Gnowsis: Multimodal Multitask Learning for Oral Proficiency Assessments
Computer Speech & Language
Abstract
Although oral proficiency assessments are crucial to understand second language (L2) learners’ progress, they are resource-intensive. Herein we propose a multimodal multitask learning model to assess L2 proficiency levels from multiple aspects on the basis of multimodal dialogue data. To construct the model, we first created a dataset of speech samples collected through oral proficiency interviews between Japanese learners of English and a conversational virtual agent. Expert human raters subsequently categorized the samples into the six levels based on the rating scales defined in the Common European Framework of Reference for Languages with respect to proficiency in one holistic and five analytic assessment criteria (vocabulary richness, grammatical accuracy, fluency, goodness of pronunciation, and coherence).
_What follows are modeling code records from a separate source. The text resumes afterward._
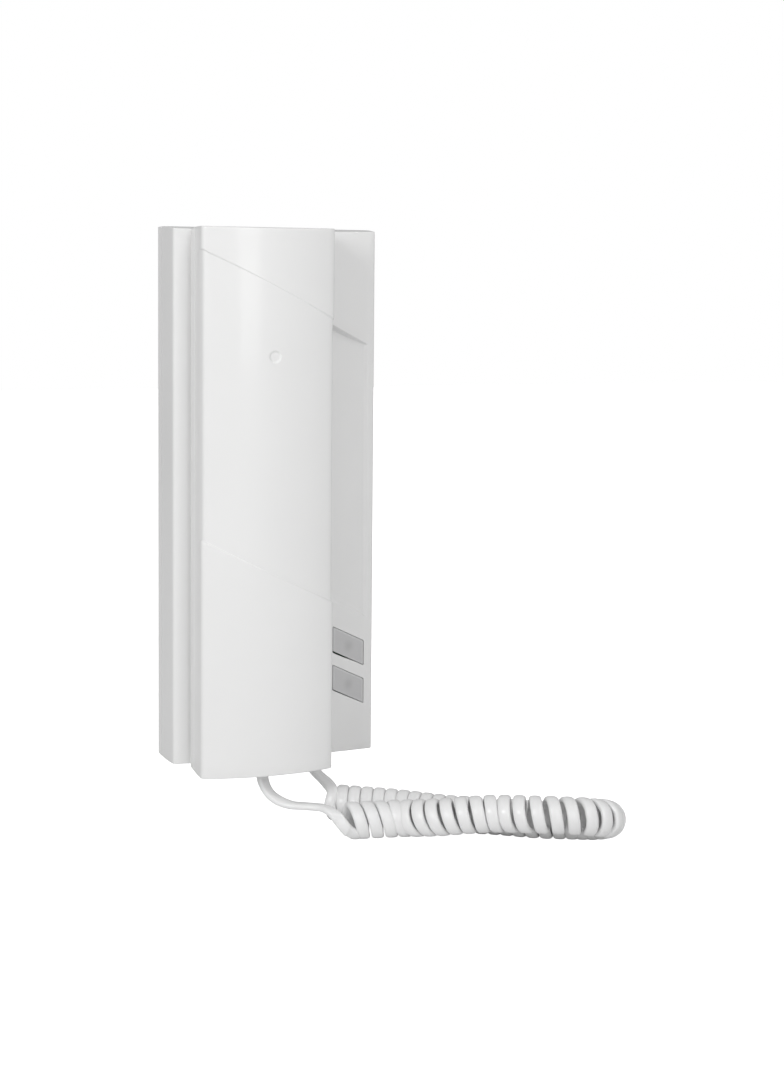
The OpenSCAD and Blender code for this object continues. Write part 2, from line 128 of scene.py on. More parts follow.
EAR_X, _, EAR_Z = centre_mm("receiver_capsule")
MOUTH_Z = centre_mm("microphone_capsule")[2]
EAR_R = 18.0
MOUTH_R = 14.5
CUP_FACE_D = -rear_high.y
WELL_GAP = 1.0
WELL_RISE = 5.0
WELL_FLOOR_D = 22.2
WELL_WALL = 1.6


# ---------------------------------------------------------------- materials

def principled(name):
    """A new material's nodes, links and shader."""
    material = bpy.data.materials.new(name)
    material.use_nodes = True
    tree = material.node_tree
    return material, tree.nodes, tree.links, tree.nodes["Principled BSDF"]


def noise(tree_nodes, links, coords, scale, detail=2.0):
    """Factor of a noise texture whose grain is about 1 / scale metres."""
    texture = tree_nodes.new("ShaderNodeTexNoise")
    texture.inputs["Scale"].default_value = scale
    texture.inputs["Detail"].default_value = detail
    links.new(coords, texture.inputs["Vector"])
    return texture.outputs["Fac"]


def spread(tree_nodes, links, value, low, high):
    """A value between 0.3 and 0.7 stretched to low and high."""
    remap = tree_nodes.new("ShaderNodeMapRange")
    remap.inputs["From Min"].default_value = 0.3
    remap.inputs["From Max"].default_value = 0.7
    remap.inputs["To Min"].default_value = low
    remap.inputs["To Max"].default_value = high
    links.new(value, remap.inputs["Value"])
    return remap.outputs["Result"]


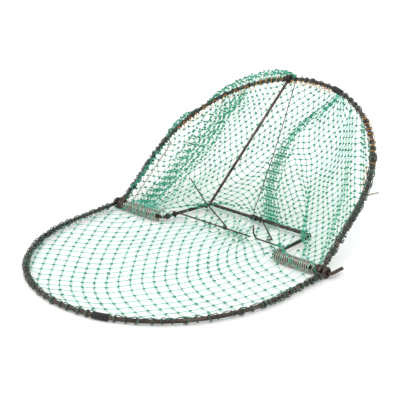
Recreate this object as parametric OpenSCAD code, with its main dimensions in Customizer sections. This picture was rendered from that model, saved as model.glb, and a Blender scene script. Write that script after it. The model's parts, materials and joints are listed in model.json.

The model was trained using this dataset via the multitask learning approach to simultaneously predict the proficiency levels of these language competences from various linguistic features. These features were extracted via multiple encoder modules, which were composed of feature extractors pretrained through various natural language processing tasks such as grammatical error correction, coreference resolution, discourse marker prediction, and pronunciation scoring. In experiments comparing the proposed model to baseline models with a feature extractor pretrained with single modality (textual or acoustic) features, the proposed model outperformed the baseline models. In particular, the proposed model was robust even with limited training data or short dialogues with a smaller number of topics because it considered rich features.